They Are Testing Women Again

The IOC’s decision to ban trans women and introduce genetic testing marks a return to sex testing in sport. This article challenges the policy and its impact on trans and…

The International Olympic Committee has announced that transgender women will be excluded from women’s events from the 2028 Olympic Games in Los Angeles, using a one-time genetic test for the SRY gene to determine eligibility. This policy is being presented as scientific and fair. It is not. It is a continuation of a long history of controlling and excluding women whose bodies do not fit a narrow idea of what a woman should be.

The Olympics has done this before. From 1968 until 1998, women were subjected to sex testing in order to compete. These tests were widely criticised, often inaccurate, and caused real harm. They excluded women.

At the 1996 Olympic Games, genetic testing identified women who carried the SRY gene. These were athletes who had lived, trained, and competed as women. They were not cheating. They were not hiding anything. The problem was not their bodies. The issue was the attempt to reduce sex to a test that could not account for human variation.

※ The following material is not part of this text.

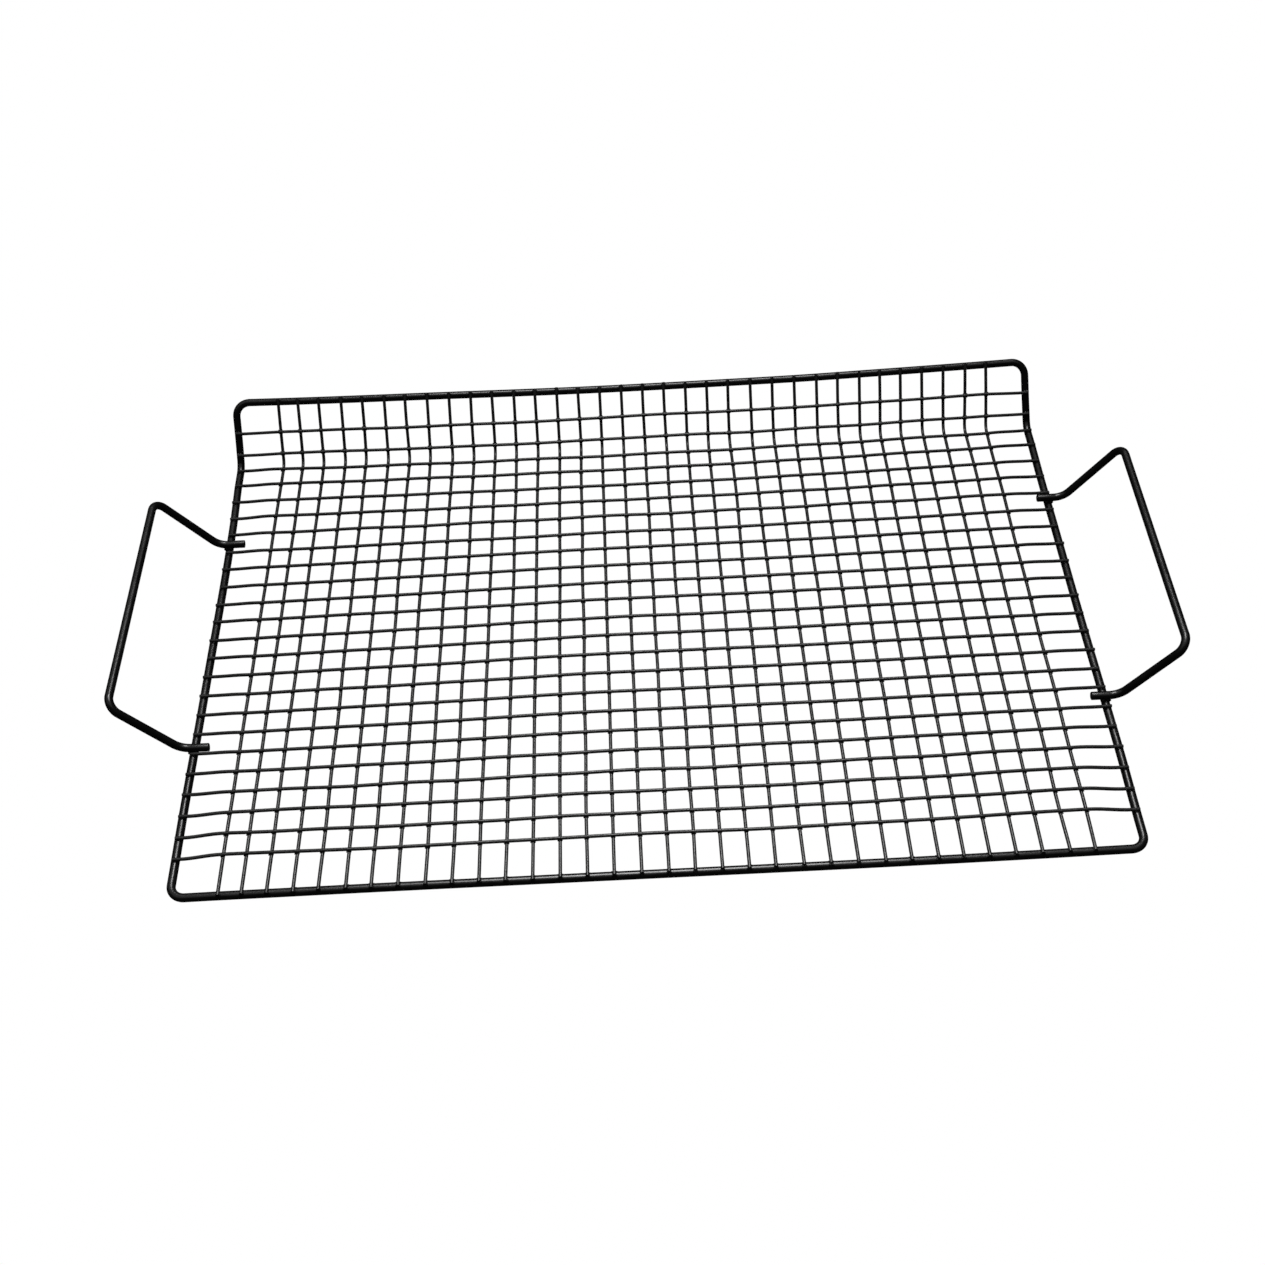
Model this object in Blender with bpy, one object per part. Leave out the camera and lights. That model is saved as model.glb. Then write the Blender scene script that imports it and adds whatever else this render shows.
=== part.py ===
"""Grill basket: a flat wire tray with a raised back edge and two carrying handles.

A square mesh of thin wires is welded on top of a rim bent from one thick rod. The
back edge of rim and mesh is folded up as a lip, and a bent rod handle is welded
across each side rail. Nothing on it moves.

Metres, +Z up. X runs along the tray, -Y is the open front edge, and the lip is at
+Y. The origin is the centre of the footprint, on the surface that the rim rests on.
"""

import math

import bmesh
import bpy
from mathutils import Vector

# Round stock
ROD = 0.0042  # rim and handle rod
WIRE = 0.0015  # mesh wire
GAP = 0.0003  # left between pieces that are welded together

# Mesh
PITCH = 0.0127  # half-inch square cells
LONG_WIRES = 34  # run from the front rail to the back rail
CROSS_WIRES = 24  # run from side rail to side rail, counted from the front

# Rim, as rod centre lines on the sheet before its back edge is folded up
SHEET_WIDTH = 0.465
SHEET_DEPTH = 0.330
CORNER_RADIUS = 0.0075
FRONT_MARGIN = 0.019  # front rail to the first cross wire

# Fold that raises the lip
FOLD_START = 0.2895  # from the front rail
FOLD_RADIUS = 0.010
LIP_ANGLE = math.radians(54)

# Cut ends of the mesh wires, past the centre line of the rail they are welded to
FRONT_END = 0.0012
BACK_END = 0.0028
SIDE_END = 0.0016

# A cross wire lies over the long wires and steps down to the side rails
STEP_FROM_RAIL = 0.0035
STEP_FROM_WIRE = 0.0030
WELD_DEPTH = 0.00045  # how far the joined top wire sinks into the rim

# Handles
FEET_MIDDLE = FRONT_MARGIN + 11 * PITCH  # from the front rail, level with a cross wire
FEET_SPACING = 0.1424
FOOT_INSIDE = 0.0077  # foot's cut end, inside the rail's centre line
FOOT_OUTSIDE = 0.0067  # foot's bend, outside the rail's centre line
GRIP_OUTSIDE = 0.0336
GRIP_RISE = 0.0372
FOOT_RADIUS = 0.010
GRIP_RADIUS = 0.007

# Facets
ROD_SIDES = 16
WIRE_SIDES = 8
ARC_STEP = math.radians(12)
SHARP_EDGE = math.radians(50)
RIGHT_ANGLE = math.pi / 2

# Coatings: colour, roughness
ROD_COATING = ((0.018, 0.018, 0.020), 0.38)
WIRE_COATING = ((0.024, 0.024, 0.026), 0.42)

# Heights of centre lines over the rim's own
LONG_HEIGHT = ROD / 2 + GAP + WIRE / 2
CROSS_HEIGHT = LONG_HEIGHT + WIRE + GAP
JOINED_HEIGHT = ROD / 2 + WIRE / 2 - WELD_DEPTH

# Placing of the sheet: its footprint is centred on the origin
FOLD_ARC = FOLD_RADIUS * LIP_ANGLE
LIP_STRAIGHT = SHEET_DEPTH - FOLD_START - FOLD_ARC
FOOTPRINT = (
    FOLD_START
    + FOLD_RADIUS * math.sin(LIP_ANGLE)
    + LIP_STRAIGHT * math.cos(LIP_ANGLE)
)
FRONT_Y = -FOOTPRINT / 2
RIM_Z = ROD / 2


def fold_angle(depth):
    """Slope of the sheet at this depth from the front rail."""
    return min(max((depth - FOLD_START) / FOLD_RADIUS, 0), LIP_ANGLE)


def folded(x, depth, height=0.0):
    """Point of the folded tray that lies at (x, depth) on the flat sheet."""
    angle = fold_angle(depth)
    on_flat = min(depth, FOLD_START)
    on_lip = max(depth - FOLD_START - FOLD_ARC, 0)
    radius = FOLD_RADIUS - height
    y = on_flat + radius * math.sin(angle) + on_lip * math.cos(angle)
    z = FOLD_RADIUS - radius * math.cos(angle) + on_lip * math.sin(angle)
    return Vector((x, FRONT_Y + y, RIM_Z + z))


def sheet_normal(depth):
    angle = fold_angle(depth)
    return Vector((0, -math.sin(angle), math.cos(angle)))


def cross_wire_depth(number):
    """Depth of a cross wire. The mesh lies inside the fold, so it takes a shorter way round."""
    along = FRONT_MARGIN + (number - 1) * PITCH
    turned = min(max((along - FOLD_START) / (FOLD_RADIUS - LONG_HEIGHT), 0), LIP_ANGLE)
    return along + LONG_HEIGHT * turned


def fold_depths():
    """Depths of the rings that follow the fold, its two ends included."""
    steps = math.ceil(LIP_ANGLE / ARC_STEP)
    return [FOLD_START + FOLD_ARC * i / steps for i in range(steps + 1)]


def rounded(corners, radii):
    """Path through the corners, with each inner corner turned into an arc."""
    path = [corners[0]]
    for before, corner, after, radius in zip(corners, corners[1:], corners[2:], radii):
        path += corner_arc(before, corner, after, radius)
    return path + [corners[-1]]


def corner_arc(before, corner, after, radius):
    into = (corner - before).normalized()
    out = (after - corner).normalized()
    turn = into.angle(out)
    tangent = radius * math.tan(turn / 2)
    start = corner - into * tangent
    inward = (out - into * into.dot(out)).normalized()
    steps = math.ceil(turn / ARC_STEP)
    arc = []
    for i in range(steps + 1):
        angle = turn * i / steps
        arc.append(
            start
            + into * radius * math.sin(angle)
            + inward * radius * (1 - math.cos(angle))
        )
    return arc


def ring_of(bm, centre, tangent, up, radius, sides):
    """Polygon across the path whose flats lie at the radius, one of them facing up."""
    up = (up - tangent * up.dot(tangent)).normalized()
    side = tangent.cross(up)
    corner_radius = radius / math.cos(math.pi / sides)
    verts = []
    for i in range(sides):
        angle = 2 * math.pi * (i + 0.5) / sides
        offset = side * math.cos(angle) + up * math.sin(angle)
        verts.append(bm.verts.new(centre + offset * corner_radius))
    return verts


def tangent_at(path, i, closed):
    """Direction halfway between the two stretches that meet at this point."""
    if closed:
        before, after = path[i - 1], path[(i + 1) % len(path)]
    else:
        before, after = path[max(i - 1, 0)], path[min(i + 1, len(path) - 1)]
    into = (path[i] - before).normalized()
    out = (after - path[i]).normalized()
    return (into + out).normalized()


def carried_up(path, first_up):
    """Up direction at each point of an open path, carried along without twist."""
    ups = [first_up]
    for i in range(1, len(path)):
        turn = tangent_at(path, i - 1, False).rotation_difference(
            tangent_at(path, i, False)
        )
        ups.append(turn @ ups[-1])
    return ups


def swept_mesh(name, path, ups, diameter, sides, closed=False):
    """Round bar along the path, as one closed body."""
    bm = bmesh.new()
    rings = []
    for i, (point, up) in enumerate(zip(path, ups)):
        tangent = tangent_at(path, i, closed)
        rings.append(ring_of(bm, point, tangent, up, diameter / 2, sides))
    following = rings[1:] + rings[:1] if closed else rings[1:]
    for ring, after in zip(rings, following):
        for k in range(sides):
            n = (k + 1) % sides
            bm.faces.new((ring[k], ring[n], after[n], after[k]))
    if not closed:
        bm.faces.new(reversed(rings[0]))
        bm.faces.new(rings[-1])
    bmesh.ops.recalc_face_normals(bm, faces=bm.faces)
    mesh = bpy.data.meshes.new(name)
    bm.to_mesh(mesh)
    bm.free()
    mesh.shade_smooth()
    mesh.set_sharp_from_angle(angle=SHARP_EDGE)
    return mesh


def coating(name, colour, roughness):
    """Baked black coating over steel."""
    material = bpy.data.materials.new(name)
    material.use_nodes = True
    shader = material.node_tree.nodes["Principled BSDF"]
    shader.inputs["Base Color"].default_value = (*colour, 1)
    shader.inputs["Roughness"].default_value = roughness
    shader.inputs["Metallic"].default_value = 0.0
    material.diffuse_color = (*colour, 1)
    return material


def piece(name, mesh, material, parent):
    obj = bpy.data.objects.new(name, mesh)
    if not mesh.materials:
        mesh.materials.append(material)
    bpy.context.scene.collection.objects.link(obj)
    obj.parent = parent
    return obj


def clear_scene():
    for obj in list(bpy.data.objects):
        bpy.data.objects.remove(obj, do_unlink=True)


def whole_tray():
    """Empty that carries every piece."""
    tray = bpy.data.objects.new("grill_basket", None)
    bpy.context.scene.collection.objects.link(tray)
    return tray


def rim_corner(x, depth, quarter):
    """Quarter turn of the rod, which starts this many right angles round from +X."""
    centre_x = x - math.copysign(CORNER_RADIUS, x)
    centre_depth = CORNER_RADIUS if depth == 0 else depth - CORNER_RADIUS
    steps = math.ceil(RIGHT_ANGLE / ARC_STEP)
    corner = []
    for i in range(steps + 1):
        angle = RIGHT_ANGLE * (quarter + i / steps)
        corner.append(
            (
                centre_x + CORNER_RADIUS * math.cos(angle),
                centre_depth + CORNER_RADIUS * math.sin(angle),
            )
        )
    return corner


def rim_outline():
    """Rod centre line on the flat sheet, as (x, depth) points, front left corner first."""
    x = SHEET_WIDTH / 2
    front = rim_corner(-x, 0, 2) + rim_corner(x, 0, 3)
    right = [(x, depth) for depth in fold_depths()]
    back = rim_corner(x, SHEET_DEPTH, 0) + rim_corner(-x, SHEET_DEPTH, 1)
    left = [(-x, depth) for depth in reversed(fold_depths())]
    return front + right + back + left


def make_rim(tray, material):
    """The rim rod, with the lip's top cross wire welded into it."""
    outline = rim_outline()
    path = [folded(x, depth) for x, depth in outline]
    ups = [sheet_normal(depth) for _, depth in outline]
    mesh = swept_mesh("rim_frame", path, ups, ROD, ROD_SIDES, closed=True)
    rim = piece("rim_frame", mesh, material, tray)
    joined = make_cross_wire("top_wire_to_join", CROSS_WIRES, JOINED_HEIGHT, tray, material)
    joined.hide_render = True
    joined.display_type = "WIRE"
    weld = rim.modifiers.new("top wire weld", "BOOLEAN")
    weld.operation = "UNION"
    weld.solver = "EXACT"
    weld.object = joined


def cross_wire_mesh(end_height):
    """Wire along X whose two ends step down to the side rails, about the tray's middle."""
    rail = SHEET_WIDTH / 2
    outer_long_wire = (LONG_WIRES - 1) / 2 * PITCH
    drop = CROSS_HEIGHT - end_height
    half = [
        Vector((outer_long_wire + STEP_FROM_WIRE, 0, 0)),
        Vector((rail - STEP_FROM_RAIL, 0, -drop)),
        Vector((rail + SIDE_END, 0, -drop)),
    ]
    path = [Vector((-p.x, 0, p.z)) for p in reversed(half)] + half
    ups = [Vector((0, 0, 1))] * len(path)
    return swept_mesh("cross_wire", path, ups, WIRE, WIRE_SIDES)


def make_cross_wire(name, number, end_height, tray, material, mesh=None):
    depth = cross_wire_depth(number)
    mesh = mesh or cross_wire_mesh(end_height)
    wire = piece(name, mesh, material, tray)
    wire.location = folded(0, depth, CROSS_HEIGHT)
    wire.rotation_euler.x = fold_angle(depth)
    return wire


def make_cross_wires(tray, material):
    """All but the last one, which is part of the rim frame."""
    mesh = cross_wire_mesh(LONG_HEIGHT)
    for number in range(1, CROSS_WIRES):
        name = f"cross_wire_{number:02d}"
        make_cross_wire(name, number, LONG_HEIGHT, tray, material, mesh)


def make_long_wires(tray, material):
    """Wires that follow the fold from the front rail to the back rail, left to right."""
    depths = [-FRONT_END] + fold_depths() + [SHEET_DEPTH + BACK_END]
    path = [folded(0, depth, LONG_HEIGHT) for depth in depths]
    ups = [sheet_normal(depth) for depth in depths]
    mesh = swept_mesh("long_wire", path, ups, WIRE, WIRE_SIDES)
    for number in range(1, LONG_WIRES + 1):
        wire = piece(f"long_wire_{number:02d}", mesh, material, tray)
        wire.location.x = (number - (LONG_WIRES + 1) / 2) * PITCH


def handle_mesh():
    """Right handle about the middle of its two feet, at the height of the rail's top."""
    half = FEET_SPACING / 2
    foot_z = GAP + ROD / 2
    side = [
        Vector((-FOOT_INSIDE, half, foot_z)),
        Vector((FOOT_OUTSIDE, half, foot_z)),
        Vector((GRIP_OUTSIDE, half, foot_z + GRIP_RISE)),
    ]
    corners = side + [Vector((p.x, -p.y, p.z)) for p in reversed(side)]
    path = rounded(corners, (FOOT_RADIUS, GRIP_RADIUS, GRIP_RADIUS, FOOT_RADIUS))
    ups = carried_up(path, Vector((0, 0, 1)))
    return swept_mesh("handle", path, ups, ROD, ROD_SIDES)


def make_handles(tray, material):
    """Both handles share one mesh: each is the other turned half round."""
    mesh = handle_mesh()
    for name, side, turn in (("handle_right", 1, 0.0), ("handle_left", -1, math.pi)):
        handle = piece(name, mesh, material, tray)
        handle.location = (side * SHEET_WIDTH / 2, FRONT_Y + FEET_MIDDLE, ROD)
        handle.rotation_euler.z = turn


def main():
    clear_scene()
    tray = whole_tray()
    rod_coating = coating("coated_rod", *ROD_COATING)
    wire_coating = coating("coated_wire", *WIRE_COATING)
    make_rim(tray, rod_coating)
    make_long_wires(tray, wire_coating)
    make_cross_wires(tray, wire_coating)
    make_handles(tray, rod_coating)


main()
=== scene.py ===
"""Looks of the grill basket: every rod and wire as the real object shows it, black
coated, with its welds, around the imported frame.

Metres, +Z up, in the frame's own coordinates. -Y is the open front edge, and the lip
is at +Y. Distances called depth run from the front rail, along the sheet of mesh
before its back edge is folded up.
"""

import math
import random

import bmesh
import bpy
from mathutils import Euler, Matrix, Vector


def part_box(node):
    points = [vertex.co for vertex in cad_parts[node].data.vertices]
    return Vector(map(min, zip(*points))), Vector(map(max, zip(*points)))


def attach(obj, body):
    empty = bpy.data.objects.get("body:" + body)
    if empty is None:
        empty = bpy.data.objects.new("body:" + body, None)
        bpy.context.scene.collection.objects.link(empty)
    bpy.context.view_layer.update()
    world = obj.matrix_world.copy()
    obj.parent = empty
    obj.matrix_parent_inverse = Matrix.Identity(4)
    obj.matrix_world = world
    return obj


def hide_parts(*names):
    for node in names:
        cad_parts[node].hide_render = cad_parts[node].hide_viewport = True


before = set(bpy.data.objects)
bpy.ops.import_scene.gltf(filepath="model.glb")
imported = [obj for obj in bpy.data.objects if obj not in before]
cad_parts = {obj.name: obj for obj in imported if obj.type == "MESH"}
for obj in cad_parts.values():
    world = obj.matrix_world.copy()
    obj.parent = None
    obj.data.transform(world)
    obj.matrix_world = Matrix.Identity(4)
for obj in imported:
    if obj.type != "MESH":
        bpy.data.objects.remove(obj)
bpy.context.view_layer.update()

# Stock
ROD = 0.0043  # both with their coating
WIRE = 0.0018

# Mesh
PITCH = 0.0127
LONG_WIRES = 34
CROSS_WIRES = 24
FRONT_MARGIN = 0.019

# Rim, as rod centre lines on the flat sheet
SHEET_WIDTH = 0.465
SHEET_DEPTH = 0.330
FRONT_CORNER_RADIUS = 0.0072
BACK_CORNER_RADIUS = 0.0082
FOLD_START = 0.2895
FOLD_RADIUS = 0.010
LIP_ANGLE = math.radians(54)

# Cut ends of the wires, past the centre line of the rail
FRONT_END = 0.0012
BACK_END = 0.0022
SIDE_END = 0.0013
BOW_SHARE = 0.8  # how far the back ends follow the bow of their rail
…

This is the same logic being brought back now. Intersex women have always been caught in this system. Women have been excluded because they were considered not feminine enough, too strong, too different. This has never been applied equally. Black and racialised women have been disproportionately targeted, their bodies scrutinised and questioned in ways that reflect deeply embedded ideas about who is allowed to be recognised as a woman.

What is being introduced now will not remain limited to a small number of athletes. It creates a framework where women’s bodies can be tested and judged against a fixed standard. It reinforces the idea that eligibility must be proven. That femininity can be defined by men.

There is no evidence that trans women have created a crisis in elite sport. There is no wave of domination that justifies this level of intervention. What exists instead is sustained political pressure, particularly in the United States, where trans athletes have been targeted through legislation and public debate. With the 2028 Olympic Games set for Los Angeles, the IOC has chosen to align itself with that environment rather than challenge it.

Intersex athletes are once again being treated as collateral. Women with natural variations in sex characteristics are being told that their bodies disqualify them. This is about enforcing a narrow definition of womanhood and excluding those who do not fit it.

Socialist feminists have long argued that liberation is collective, not conditional. There is no feminism that excludes trans and intersex women and still claims to stand for equality. At this moment, socialist feminists stand in solidarity with trans and intersex women, recognising that the policing of bodies in sport is part of a wider patriarchal capitalist system that seeks to control who belongs and who does not.

Sport does not need more more surveillance of women’s bodies. It does not need rules that pretend biology is simple when it is not.

Trans women are women. Intersex women are women. We have always been part of sport. Excluding us does not protect women’s sport. It narrows it.

This is a return to a system that has already been shown to be harmful, inaccurate, and discriminatory. It should be understood in that context and challenged accordingly.